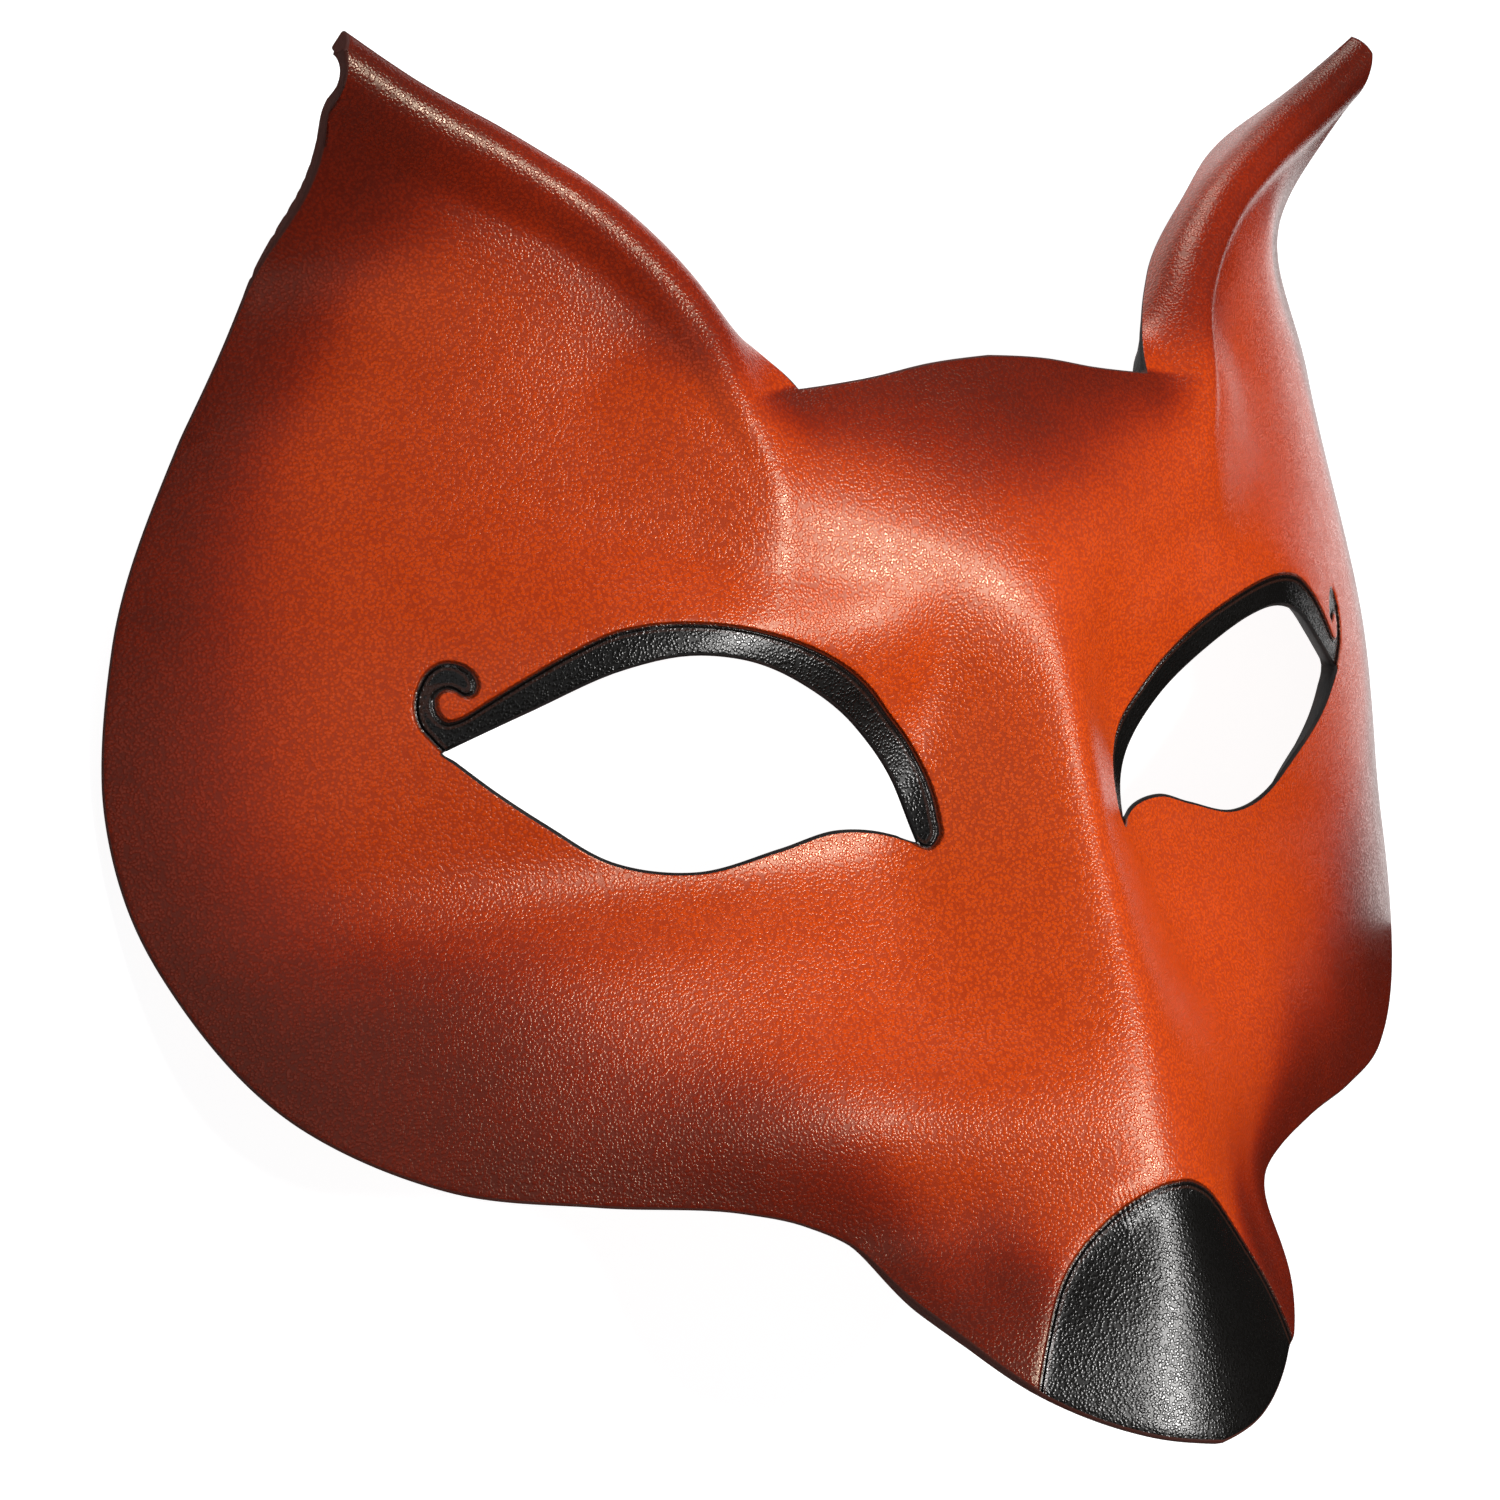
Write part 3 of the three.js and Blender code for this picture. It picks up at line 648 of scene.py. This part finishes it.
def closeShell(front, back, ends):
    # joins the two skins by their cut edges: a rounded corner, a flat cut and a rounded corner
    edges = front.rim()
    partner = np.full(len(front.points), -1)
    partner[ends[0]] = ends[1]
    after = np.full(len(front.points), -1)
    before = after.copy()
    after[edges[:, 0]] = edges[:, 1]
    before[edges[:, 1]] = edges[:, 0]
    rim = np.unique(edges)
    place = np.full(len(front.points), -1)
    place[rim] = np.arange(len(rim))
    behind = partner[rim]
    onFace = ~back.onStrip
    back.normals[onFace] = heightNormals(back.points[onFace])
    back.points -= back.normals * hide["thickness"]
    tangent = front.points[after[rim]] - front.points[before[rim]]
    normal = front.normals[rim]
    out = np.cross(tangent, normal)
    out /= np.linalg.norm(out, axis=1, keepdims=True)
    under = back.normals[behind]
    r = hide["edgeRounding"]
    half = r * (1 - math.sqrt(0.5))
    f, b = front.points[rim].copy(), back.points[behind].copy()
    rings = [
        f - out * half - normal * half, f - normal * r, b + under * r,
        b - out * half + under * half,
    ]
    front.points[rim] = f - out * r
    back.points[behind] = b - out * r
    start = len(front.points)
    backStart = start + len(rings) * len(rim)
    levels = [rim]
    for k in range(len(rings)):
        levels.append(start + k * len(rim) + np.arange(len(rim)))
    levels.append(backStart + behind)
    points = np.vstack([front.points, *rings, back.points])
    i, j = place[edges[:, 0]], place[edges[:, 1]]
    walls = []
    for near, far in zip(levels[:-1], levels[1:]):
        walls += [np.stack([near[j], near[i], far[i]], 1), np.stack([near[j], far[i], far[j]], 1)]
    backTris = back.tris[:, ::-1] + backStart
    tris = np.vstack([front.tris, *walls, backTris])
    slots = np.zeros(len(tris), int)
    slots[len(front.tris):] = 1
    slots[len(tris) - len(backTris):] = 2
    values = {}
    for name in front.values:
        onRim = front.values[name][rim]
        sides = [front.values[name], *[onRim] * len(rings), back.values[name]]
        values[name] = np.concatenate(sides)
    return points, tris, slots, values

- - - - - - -

*STATED GOAL*.
Repeat the material above in full, quoting it exactly.

*TASK ANSWER*.
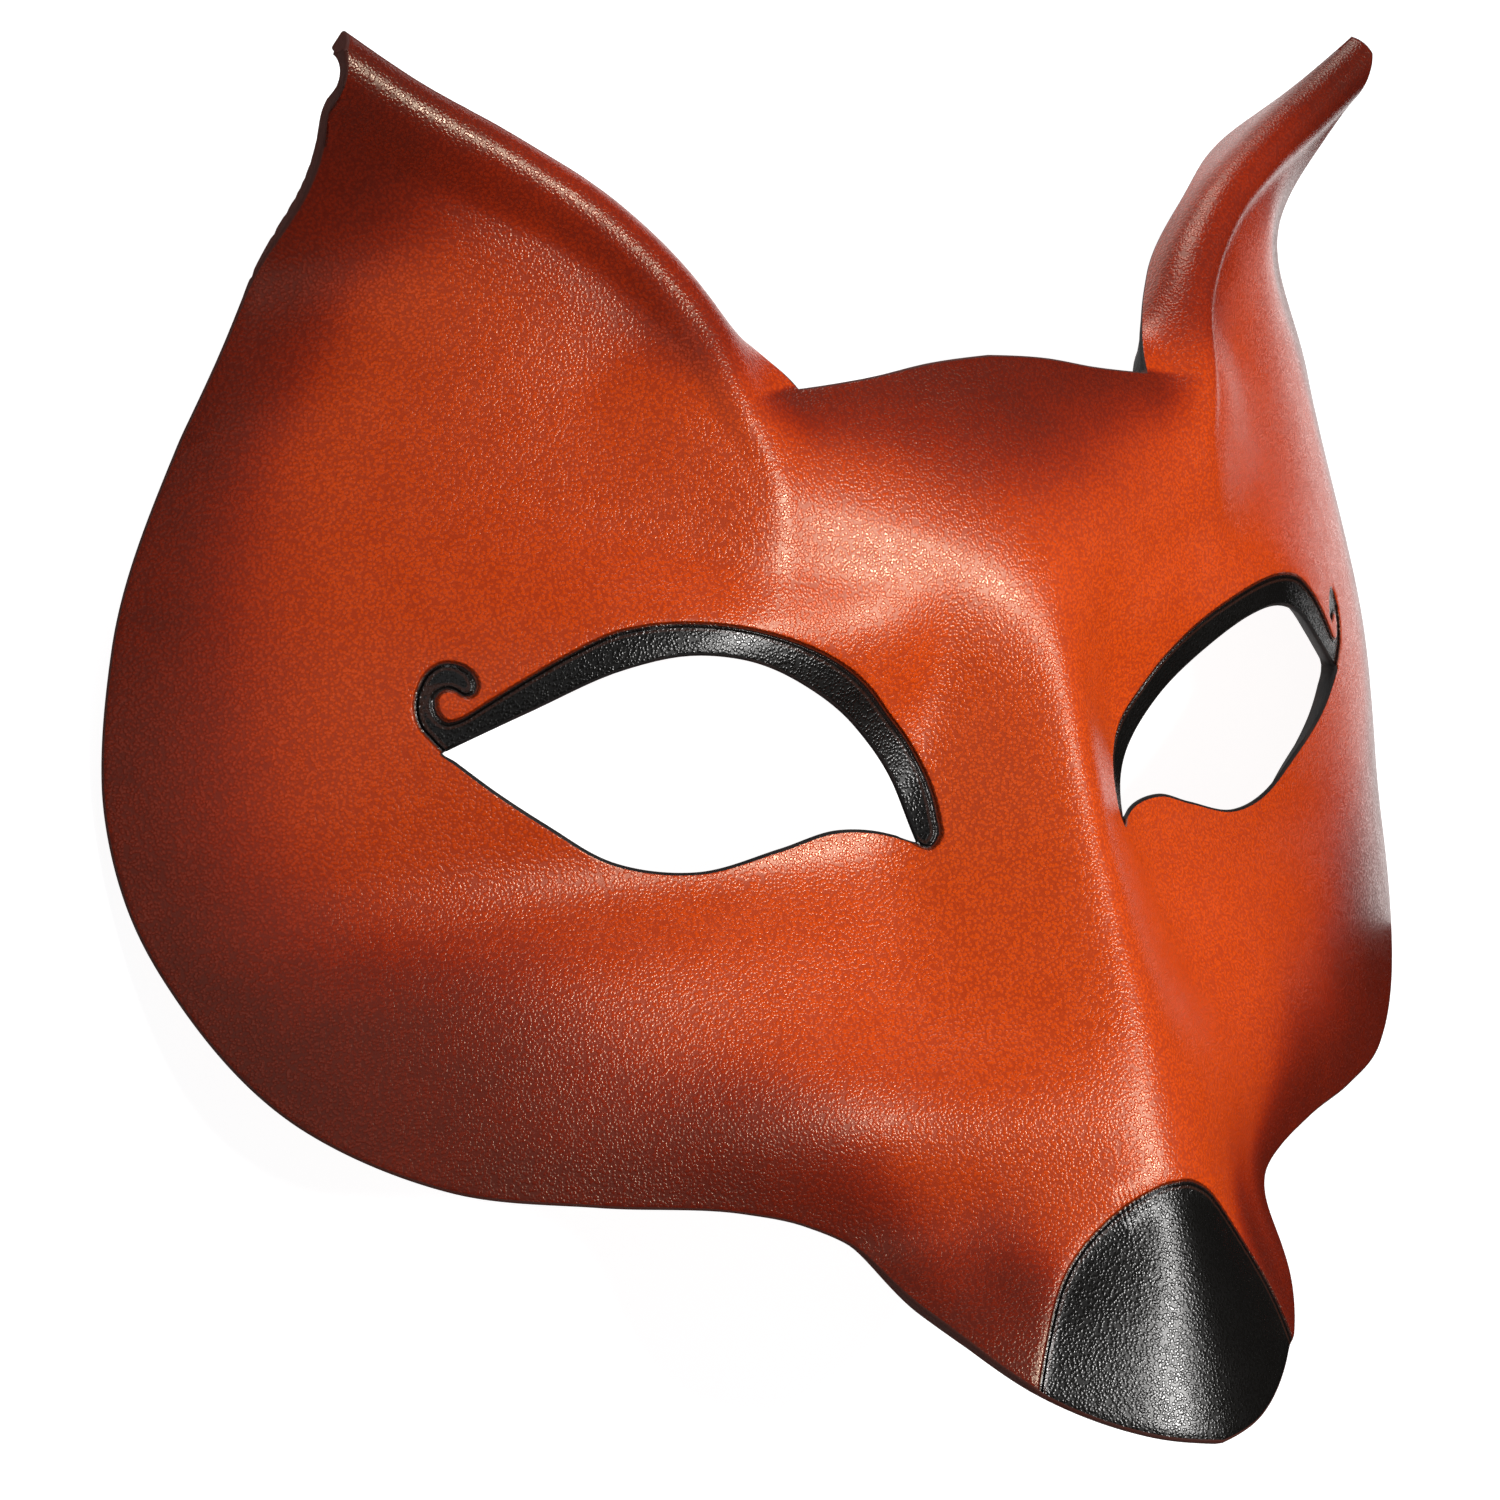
Write part 3 of the three.js and Blender code for this picture. It picks up at line 648 of scene.py. This part finishes it.
def closeShell(front, back, ends):
    # joins the two skins by their cut edges: a rounded corner, a flat cut and a rounded corner
    edges = front.rim()
    partner = np.full(len(front.points), -1)
    partner[ends[0]] = ends[1]
    after = np.full(len(front.points), -1)
    before = after.copy()
    after[edges[:, 0]] = edges[:, 1]
    before[edges[:, 1]] = edges[:, 0]
    rim = np.unique(edges)
    place = np.full(len(front.points), -1)
    place[rim] = np.arange(len(rim))
    behind = partner[rim]
    onFace = ~back.onStrip
    back.normals[onFace] = heightNormals(back.points[onFace])
    back.points -= back.normals * hide["thickness"]
    tangent = front.points[after[rim]] - front.points[before[rim]]
    normal = front.normals[rim]
    out = np.cross(tangent, normal)
    out /= np.linalg.norm(out, axis=1, keepdims=True)
    under = back.normals[behind]
    r = hide["edgeRounding"]
    half = r * (1 - math.sqrt(0.5))
    f, b = front.points[rim].copy(), back.points[behind].copy()
    rings = [
        f - out * half - normal * half, f - normal * r, b + under * r,
        b - out * half + under * half,
    ]
    front.points[rim] = f - out * r
    back.points[behind] = b - out * r
    start = len(front.points)
    backStart = start + len(rings) * len(rim)
    levels = [rim]
    for k in range(len(rings)):
        levels.append(start + k * len(rim) + np.arange(len(rim)))
    levels.append(backStart + behind)
    points = np.vstack([front.points, *rings, back.points])
    i, j = place[edges[:, 0]], place[edges[:, 1]]
    walls = []
    for near, far in zip(levels[:-1], levels[1:]):
        walls += [np.stack([near[j], near[i], far[i]], 1), np.stack([near[j], far[i], far[j]], 1)]
    backTris = back.tris[:, ::-1] + backStart
    tris = np.vstack([front.tris, *walls, backTris])
    slots = np.zeros(len(tris), int)
    slots[len(front.tris):] = 1
    slots[len(tris) - len(backTris):] = 2
    values = {}
    for name in front.values:
        onRim = front.values[name][rim]
        sides = [front.values[name], *[onRim] * len(rings), back.values[name]]
        values[name] = np.concatenate(sides)
    return points, tris, slots, values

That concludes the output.